Drug companies are required to file reports with the FDA within 15 days when notified that their products were associated with serious or unexpected harm to patients, including death and disability. But the U's Pinar Karaca-Mandic and colleagues found that companies frequently fall short — especially when the incidents involve deaths — a finding that suggests serious gaps in federal drug-safety regulation.

"FDA uses the [reporting system] to monitor drug safety and to timely update drug warnings," Karaca-Mandic said. "This is why delays in reporting could have important consequences for patient safety."

The researchers analyzed 1.6 million adverse-event reports provided to the FDA between 2004 and 2014 regarding medications. Of that group, 160,383 were filed beyond the mandatory 15-day reporting window, including 40,464 reports that involved a patient death.

Karaca-Mandic said she was surprised by the length of delay in some of the fatality cases; 3 percent were reported within three to six months, and another 3 percent took six months or longer to report.

While new drugs are tested in animal and human clinical trials before federal approval, unexpected side effects can emerge once medications are used by a larger population.

An individual, unproven report of a medication side effect might not concern authorities, but a series of such reports to the federal database often prompts closer scrutiny of a medication.

Earlier this month, for example, the FDA raised concerns about a medication to control blood sugar after reviewing adverse-event reports that suggested it can cause high blood pressure in newborns and infants. Adverse-event reports since 2013 for certain antidepressants have prompted the FDA to monitor them for glaucoma risks, and have prompted the addition of heart attacks and death as potential side effects on the packaging for two drugs used in cardiac stress tests.

Why lags can occur

The reporting requirement starts when manufacturers are notified by doctors, pharmacists or patients of adverse events, which include hospitalizations, disabilities or birth defects potentially caused by prescription or over-the-counter medications.

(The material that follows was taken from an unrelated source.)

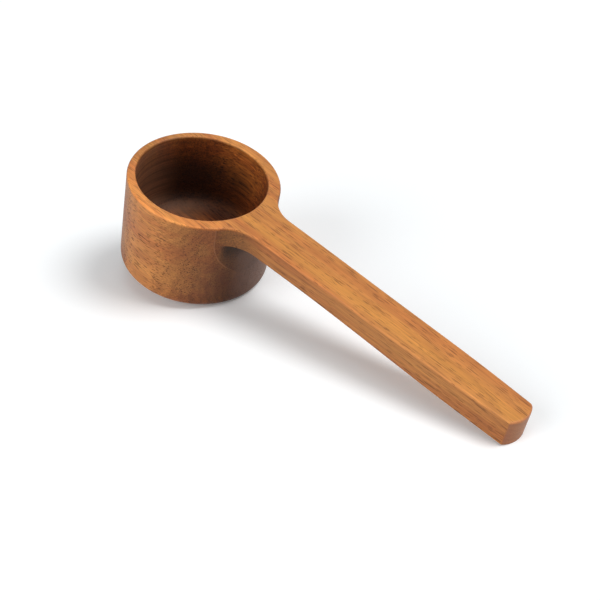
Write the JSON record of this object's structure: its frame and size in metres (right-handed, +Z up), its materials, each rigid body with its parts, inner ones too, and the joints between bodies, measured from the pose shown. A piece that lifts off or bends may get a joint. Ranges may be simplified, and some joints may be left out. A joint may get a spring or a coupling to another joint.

Unexpected events are defined as problems that aren't listed in the federally approved warning labels on medications and are subject to the 15-day reporting requirement as well.

Manufacturers must report adverse events regardless of whether there is proof that a drug was the cause of patient harm.

Still, they are required to do some basic investigation, and that can cause delays in the filing of a report, said a spokesperson from PhRMA, the trade group that represents drug companies.

"Companies typically verify the accuracy of patient and physician reports and often contact adverse-event reporters to supplement the information that they provide to the FDA," the spokesperson said in an e-mailed statement.

The FDA can fine drugmakers that fail to comply with reporting requirements, and can restrict or withdraw drug approvals in extreme cases, though that is rare.

Karaca-Mandic, an associate professor in the U's School of Public Health, and colleagues published their findings in a medical journal, JAMA Internal Medicine. Further research could yield additional findings, such as whether certain manufacturers or types of drugs are more likely to be involved in delayed reporting.

A similar FDA reporting system exists for medical devices, and Karaca-Mandic said she intends to study the timeliness of device adverse-event reporting as well.

In an editorial accompanying the study, the journal's editor, Dr. Rita Redberg, said, "Such reporting delays should never occur, as they mean that more patients are exposed to potentially avoidable serious harm, including death."

She proposed changes to the federal reporting system, including bypassing manufacturers and having more adverse-event reports sent directly to the FDA by caregivers.